Una mirada apresurada podría hacer pensar en otra película de ese cine de terror reaccionario en el cual un grupo de amigos estadounidenses tiene la mala idea de irse de vacaciones lejos de la seguridad de su propio país, para ser sometidos a vejaciones y horrores inusitados. Pero lo interesante del planteo es, primero, cómo Ari Aster presenta sutilmente a este grupo de estudiantes como un puñado de egoístas, incapaces de mostrar respeto por la diferencia o de disimular su afán explotador de las “exóticas” costumbres de la comuna. Y, en segundo lugar, todo el planteo alcanza grados de delirio tales que la lectura literal se vuelve insustancial. Corresponde ver al relato como una gran metáfora, quizá referida a la necesidad de eliminar vínculos tóxicos y de generar lazos más reales, en donde la honestidad, la empatía, el contacto corporal, la atención verdadera sean la nueva regla.
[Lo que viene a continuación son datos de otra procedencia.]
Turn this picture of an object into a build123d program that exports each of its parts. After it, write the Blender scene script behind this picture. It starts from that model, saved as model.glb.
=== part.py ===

No es menor que en la primera parte las comunicaciones se hagan a través de correos electrónicos y celulares, y que sobre el final sobrevenga una conexión colectiva, física y mental, un nuevo bálsamo que facilita la aceptación y la superación. Esta otra lectura permite dilucidar al sacrificio final como un acto de purificación, y el velado optimismo de la película. 


Es una verdadera pena que, una vez terminada, Midsommar haya sufrido una posterior amputación, ya que unos treinta minutos fueron eliminados del corte original del director. Esto no ocurrió, curiosamente, por razones de longitud, sino porque la MPAA (órgano encargado de las calificaciones parentales de Estados Unidos) le impuso a la versión original la calificación NC-17, la cual supone la prohibición inexorable de la entrada a menores de edad y, por lo tanto, una muerte comercial asegurada. De esta manera, la producción debió “corregir” la película para hacerla entrar en la calificación “R”, y que los menores de edad pudiesen ir al cine acompañados por adultos responsables, asegurando una mayor aceptación por parte de los complejos cinematográficos. Sólo nos queda esperar la versión original completa, la cual será difundida próximamente, en formatos domésticos.